Only the lines from the one containing "RING_SITES.forEach((site, i) =>" down to the one containing "obj.parent = None" should be printed, exactly as they stand, ends included.

· · · · · · ·

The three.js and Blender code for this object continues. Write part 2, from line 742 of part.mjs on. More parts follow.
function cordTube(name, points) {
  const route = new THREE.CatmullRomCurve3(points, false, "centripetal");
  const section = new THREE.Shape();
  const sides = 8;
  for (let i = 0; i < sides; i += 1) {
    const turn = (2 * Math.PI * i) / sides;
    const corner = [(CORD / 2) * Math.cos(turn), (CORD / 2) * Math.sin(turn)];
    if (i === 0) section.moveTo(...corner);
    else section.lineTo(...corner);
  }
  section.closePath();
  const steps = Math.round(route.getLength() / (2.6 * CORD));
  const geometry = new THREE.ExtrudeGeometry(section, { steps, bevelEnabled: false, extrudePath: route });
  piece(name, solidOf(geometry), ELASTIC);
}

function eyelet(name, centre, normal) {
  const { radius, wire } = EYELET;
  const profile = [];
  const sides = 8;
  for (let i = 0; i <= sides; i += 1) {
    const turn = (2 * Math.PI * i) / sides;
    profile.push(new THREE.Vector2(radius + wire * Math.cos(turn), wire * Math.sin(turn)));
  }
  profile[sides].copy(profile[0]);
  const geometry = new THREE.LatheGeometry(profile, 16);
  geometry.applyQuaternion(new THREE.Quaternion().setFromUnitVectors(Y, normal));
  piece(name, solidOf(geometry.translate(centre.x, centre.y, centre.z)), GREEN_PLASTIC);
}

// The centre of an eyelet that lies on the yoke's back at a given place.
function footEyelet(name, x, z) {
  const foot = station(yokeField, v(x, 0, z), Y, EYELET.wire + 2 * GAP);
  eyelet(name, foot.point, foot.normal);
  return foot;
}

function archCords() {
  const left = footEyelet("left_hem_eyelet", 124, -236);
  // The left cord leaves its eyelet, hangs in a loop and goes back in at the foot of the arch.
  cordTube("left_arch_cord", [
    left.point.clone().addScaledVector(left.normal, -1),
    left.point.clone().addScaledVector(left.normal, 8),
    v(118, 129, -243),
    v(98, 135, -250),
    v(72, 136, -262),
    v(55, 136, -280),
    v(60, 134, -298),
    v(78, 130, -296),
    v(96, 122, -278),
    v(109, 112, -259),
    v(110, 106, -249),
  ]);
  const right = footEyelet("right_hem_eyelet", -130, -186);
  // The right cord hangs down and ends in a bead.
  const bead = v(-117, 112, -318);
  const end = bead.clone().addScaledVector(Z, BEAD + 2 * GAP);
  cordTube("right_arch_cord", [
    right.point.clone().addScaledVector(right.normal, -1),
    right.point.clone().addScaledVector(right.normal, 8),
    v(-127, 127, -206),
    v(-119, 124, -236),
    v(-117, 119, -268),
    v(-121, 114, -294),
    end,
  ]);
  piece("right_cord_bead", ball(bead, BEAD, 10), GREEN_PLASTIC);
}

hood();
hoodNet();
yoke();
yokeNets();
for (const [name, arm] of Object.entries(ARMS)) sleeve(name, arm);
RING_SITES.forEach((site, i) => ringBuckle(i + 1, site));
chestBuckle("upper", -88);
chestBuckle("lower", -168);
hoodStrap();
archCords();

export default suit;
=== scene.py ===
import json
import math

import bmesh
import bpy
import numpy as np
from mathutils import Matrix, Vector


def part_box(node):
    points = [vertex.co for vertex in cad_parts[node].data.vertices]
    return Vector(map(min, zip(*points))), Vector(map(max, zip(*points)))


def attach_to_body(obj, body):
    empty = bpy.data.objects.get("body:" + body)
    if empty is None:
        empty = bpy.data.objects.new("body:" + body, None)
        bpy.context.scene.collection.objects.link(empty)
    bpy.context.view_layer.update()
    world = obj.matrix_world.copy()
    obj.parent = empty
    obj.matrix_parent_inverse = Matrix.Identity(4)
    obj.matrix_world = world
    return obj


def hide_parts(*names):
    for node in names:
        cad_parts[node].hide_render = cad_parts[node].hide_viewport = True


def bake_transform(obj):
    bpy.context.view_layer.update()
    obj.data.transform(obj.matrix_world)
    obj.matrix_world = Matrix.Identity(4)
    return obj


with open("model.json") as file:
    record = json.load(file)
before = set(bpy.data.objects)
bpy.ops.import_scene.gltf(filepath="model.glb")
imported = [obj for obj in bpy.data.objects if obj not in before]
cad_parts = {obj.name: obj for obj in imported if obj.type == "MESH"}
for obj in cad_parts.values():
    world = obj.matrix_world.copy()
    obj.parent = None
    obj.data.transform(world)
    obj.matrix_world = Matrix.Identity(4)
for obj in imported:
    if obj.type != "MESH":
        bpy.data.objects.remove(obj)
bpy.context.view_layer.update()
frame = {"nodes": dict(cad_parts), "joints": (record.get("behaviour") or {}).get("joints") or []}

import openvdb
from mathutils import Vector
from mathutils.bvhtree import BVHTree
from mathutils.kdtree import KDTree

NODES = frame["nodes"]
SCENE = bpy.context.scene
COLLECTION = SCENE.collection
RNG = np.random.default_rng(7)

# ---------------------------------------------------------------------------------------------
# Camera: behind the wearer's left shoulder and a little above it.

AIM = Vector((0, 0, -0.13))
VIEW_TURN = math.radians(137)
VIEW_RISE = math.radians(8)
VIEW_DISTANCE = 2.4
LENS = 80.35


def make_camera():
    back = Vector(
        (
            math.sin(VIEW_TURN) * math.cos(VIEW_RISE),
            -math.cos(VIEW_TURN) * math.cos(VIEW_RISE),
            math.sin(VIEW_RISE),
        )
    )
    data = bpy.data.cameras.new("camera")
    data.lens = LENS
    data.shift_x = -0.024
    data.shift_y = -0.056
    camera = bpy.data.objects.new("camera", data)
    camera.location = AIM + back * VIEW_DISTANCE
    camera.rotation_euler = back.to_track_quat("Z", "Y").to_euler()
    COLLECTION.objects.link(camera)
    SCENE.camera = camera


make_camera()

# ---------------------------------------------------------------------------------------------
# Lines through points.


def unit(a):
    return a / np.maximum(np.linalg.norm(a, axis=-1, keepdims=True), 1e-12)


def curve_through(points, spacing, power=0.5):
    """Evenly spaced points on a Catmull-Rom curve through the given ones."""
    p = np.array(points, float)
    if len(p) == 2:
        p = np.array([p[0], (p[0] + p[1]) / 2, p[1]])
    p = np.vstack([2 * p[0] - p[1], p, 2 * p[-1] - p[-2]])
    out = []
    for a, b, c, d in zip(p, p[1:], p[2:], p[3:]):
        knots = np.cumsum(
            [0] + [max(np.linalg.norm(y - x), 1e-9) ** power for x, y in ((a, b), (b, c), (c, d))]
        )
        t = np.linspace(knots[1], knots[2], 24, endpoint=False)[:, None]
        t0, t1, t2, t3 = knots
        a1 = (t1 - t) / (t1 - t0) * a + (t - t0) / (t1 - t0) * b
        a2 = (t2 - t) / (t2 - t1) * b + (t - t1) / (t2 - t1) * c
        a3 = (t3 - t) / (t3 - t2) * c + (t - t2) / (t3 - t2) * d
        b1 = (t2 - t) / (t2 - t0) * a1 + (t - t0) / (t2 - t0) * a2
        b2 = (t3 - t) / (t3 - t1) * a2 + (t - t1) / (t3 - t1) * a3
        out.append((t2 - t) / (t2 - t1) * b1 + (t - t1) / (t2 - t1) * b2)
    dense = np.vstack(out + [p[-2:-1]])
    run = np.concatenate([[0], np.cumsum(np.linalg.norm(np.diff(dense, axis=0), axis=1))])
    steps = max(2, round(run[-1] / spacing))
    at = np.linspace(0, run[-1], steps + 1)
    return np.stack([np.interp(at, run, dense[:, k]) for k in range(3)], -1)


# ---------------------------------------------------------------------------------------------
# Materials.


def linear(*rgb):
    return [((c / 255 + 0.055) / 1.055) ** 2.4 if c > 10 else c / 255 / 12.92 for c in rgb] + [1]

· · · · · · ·

* _Result_:
RING_SITES.forEach((site, i) => ringBuckle(i + 1, site));
chestBuckle("upper", -88);
chestBuckle("lower", -168);
hoodStrap();
archCords();

export default suit;
=== scene.py ===
import json
import math

import bmesh
import bpy
import numpy as np
from mathutils import Matrix, Vector


def part_box(node):
    points = [vertex.co for vertex in cad_parts[node].data.vertices]
    return Vector(map(min, zip(*points))), Vector(map(max, zip(*points)))


def attach_to_body(obj, body):
    empty = bpy.data.objects.get("body:" + body)
    if empty is None:
        empty = bpy.data.objects.new("body:" + body, None)
        bpy.context.scene.collection.objects.link(empty)
    bpy.context.view_layer.update()
    world = obj.matrix_world.copy()
    obj.parent = empty
    obj.matrix_parent_inverse = Matrix.Identity(4)
    obj.matrix_world = world
    return obj


def hide_parts(*names):
    for node in names:
        cad_parts[node].hide_render = cad_parts[node].hide_viewport = True


def bake_transform(obj):
    bpy.context.view_layer.update()
    obj.data.transform(obj.matrix_world)
    obj.matrix_world = Matrix.Identity(4)
    return obj


with open("model.json") as file:
    record = json.load(file)
before = set(bpy.data.objects)
bpy.ops.import_scene.gltf(filepath="model.glb")
imported = [obj for obj in bpy.data.objects if obj not in before]
cad_parts = {obj.name: obj for obj in imported if obj.type == "MESH"}
for obj in cad_parts.values():
    world = obj.matrix_world.copy()
    obj.parent = None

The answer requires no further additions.